Le pape François n’a cessé de dénoncer une « fausse compassion » qui cache en réalité l’abandon du malade. « Nous ne devons pas céder à la tentation d’utiliser la médecine pour hâter la mort », avertissait-il encore, rappelant que la dignité humaine ne se mesure jamais à l’absence de souffrance ou de dépendance.
Ce constat devrait d’autant plus alerter nos responsables que les exemples étrangers abondent en Europe. Aux Pays-Bas, où l’euthanasie est légale depuis 2002, la pratique s’étend désormais aux mineurs et aux personnes souffrant de troubles psychiatriques, autrefois exclues du dispositif. En Belgique, des cas d’euthanasie pour dépression ou fatigue de vivre ont suscité des polémiques, sans pour autant enrayer la machine législative. En Espagne, à peine trois ans après la légalisation, des familles dénoncent déjà des pressions exercées sur des patients âgés, alors même que les unités de soins palliatifs manquent cruellement.La France ne peut pas feindre d’ignorer ces dérives. Son propre système de soins palliatifs est notoirement insuffisant : seule la moitié des besoins est couverte, laissant chaque année des dizaines de milliers de malades mourir sans accompagnement digne.
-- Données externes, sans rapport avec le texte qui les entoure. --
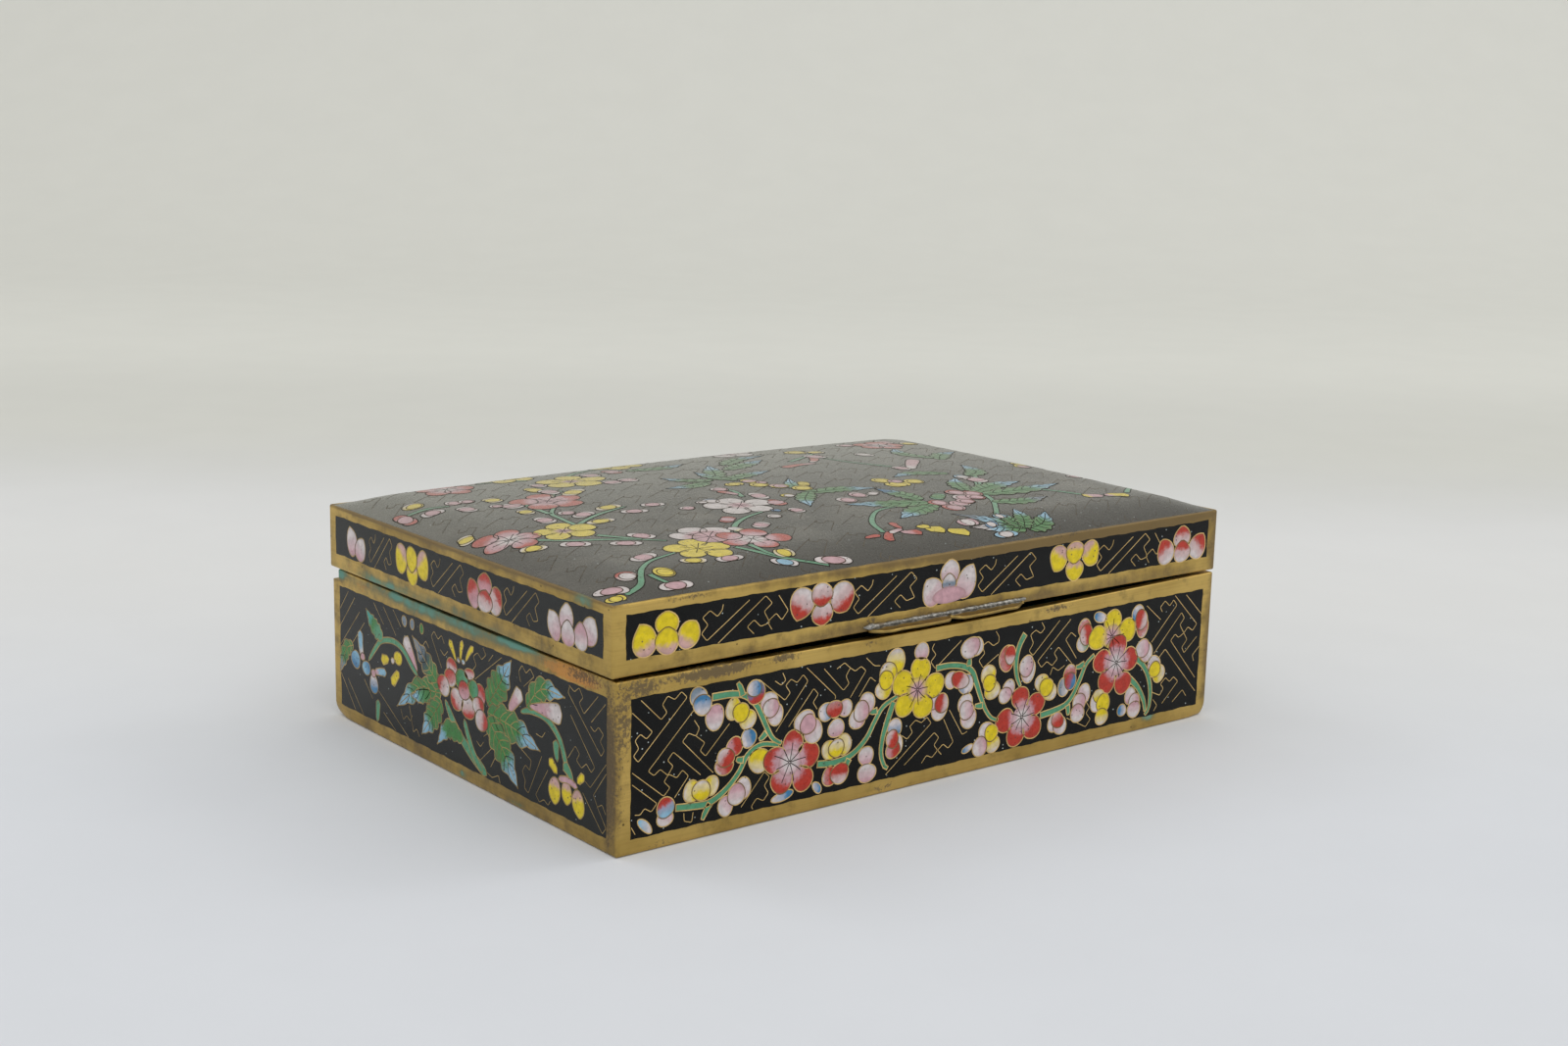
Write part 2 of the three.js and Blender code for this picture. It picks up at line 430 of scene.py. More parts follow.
def cell(panel, outline, tints, reach, wired=True, share=0.9):
    """A closed plate of enamel inside its wire.

    reach runs from 0 at the first tint to 1 at the last one. share is how much of the cell
    counts as touching others.
    """
    outline = np.array(outline, float)
    if area_of(panel.turned(outline)) < 0:
        outline = outline[::-1]
    count = len(outline)
    centre = outline.mean(0)
    size = np.linalg.norm(outline - centre, axis=1)
    middle = panel.turned([centre])[0]
    over = panel.over_cells(panel.turned(outline))
    rise = panel.rise_over([(*middle, size.mean() * share)])
    inner = centre + (outline - centre) * FLAT_SHARE
    flat = np.concatenate([[centre], inner, outline, outline])
    turned = panel.turned(flat)
    heights = np.full(len(flat), rise)
    heights[-count:] = rise - PLATE
    faces = []
    for k in range(count):
        after = (k + 1) % count
        faces.append([0, 1 + k, 1 + after])
        for ring in (0, 1):
            start = 1 + ring * count
            faces.append([start + k, start + count + k, start + count + after, start + after])
    faces.append([1 + 2 * count + k for k in reversed(range(count))])
    rims = np.concatenate([np.zeros(1 + count), np.ones(2 * count)])
    paint(panel, turned, heights, faces, tints, reach(flat), rims)
    if wired:
        wire(panel, outline, WIRE, rise + WIRE_PROUD, closed=True, over=over)
    return rise


def paint(panel, turned, heights, faces, tints, reach, rims):
    """Adds a cell's glass with its first, middle and last tint at every point."""
    first, second = TINTS[tints[0]], TINTS[tints[-1]]
    if len(tints) > 2:
        third = TINTS[tints[1]]
    else:
        share = PINK_YELLOW_BLEND if tints == "PY" else RED_BLEND if "R" in tints else EVEN_BLEND
        third = first * (1 - share) + second * share
    count = len(turned)
    panel.cells.add(
        panel.place(turned, heights),
        panel.normals(turned),
        faces,
        inner=np.tile(first, (count, 1)),
        middle=np.tile(third, (count, 1)),
        outer=np.tile(second, (count, 1)),
        reach=reach,
        rim=rims,
    )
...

Comment prétendre instaurer un « droit à mourir » alors que le droit d’être soulagé et entouré n’est même pas garanti ? C’est pourtant ce renversement que porte la loi actuelle.
L’avertissement de saint Jean-Paul II, dans Evangelium vitae, résonne aujourd’hui avec une force renouvelée : « Une société qui tue ses enfants et ses malades est une société sans avenir ». L’urgence n’est pas d’accélérer la mort, mais de réapprendre à soigner, à accompagner et à aimer jusqu’au bout. Les sénateurs auront à dire si la France choisit encore la vie ou si elle se résigne à légaliser le désespoir. La France est donc placée devant un choix de civilisation. Soit elle investit dans les soins palliatifs, dans l’accompagnement véritable des malades, dans la solidarité face à la souffrance. Soit elle cède à la logique qui tue, où l’on en vient à considérer la mort comme une solution économique. Aux parlementaires de choisir : la civilisation de la vie ou la mécanique froide de la mort.